In the week the Moneyval report was originally slated for release, Francis issued two new laws for the Vatican.
The first, issued on April 29, aimed to combat corruption by senior officials in the curia and in the city state, and that bars investments in companies or businesses “contrary to the social doctrine of the Church.” It also criminalized the Vatican’s bustarella culture of officials exchanging cash gifts.
This change appears to have been a direct answer to a key action item recommended by the Moneyval report, which called for the Vatican to “establish a comprehensive procedure for petitioning the Holy Father when requesting consent to pursue a criminal prosecution against cardinals and bishops.”
While recognizing that responses to Vatican requests for international cooperation in pursuing cases were sometimes late and delayed, Moneyval highlighted the Holy See’s “under-resourcing on both prosecutorial and law enforcement sides, and insufficient specialisation of financial investigators until comparatively recently.”

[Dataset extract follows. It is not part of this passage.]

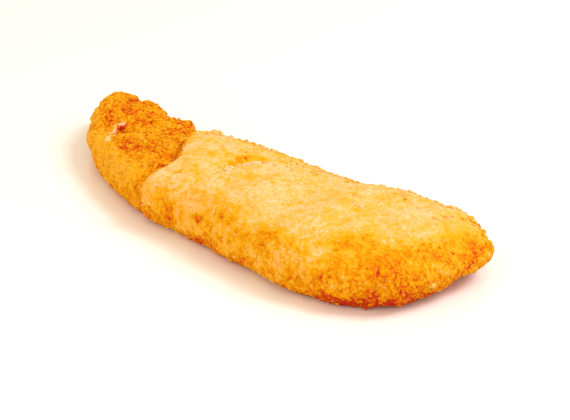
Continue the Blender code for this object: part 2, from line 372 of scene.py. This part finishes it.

While the Vatican has made efforts in recent months to hire new specialist judges and prosecutors, the report recommends that the Vatican “recruit more prosecutors with practical experience of prosecuting financial crime in other jurisdictions, and ensure all new prosecutors work exclusively for the Holy See/Vatican City State.”
On the key metric of securing legal convictions in instances of money laundering, Moneyval called the Vatican’s results since the last inspection in 2012 “modest,” and said that while crimes were investigated once detected, sentences imposed after convictions were arguably not enough to deter future offenses.
“Money laundering activities investigated and prosecuted so far are, in general, consistent with risks identified by the jurisdiction,” the report said, but warned that “actual sanctions imposed in money laundering cases where there have been convictions are below the statutory thresholds for the money laundering offense and appear rather minimal.”
“Arguably,” the report said, “they are not proportionate and dissuasive.”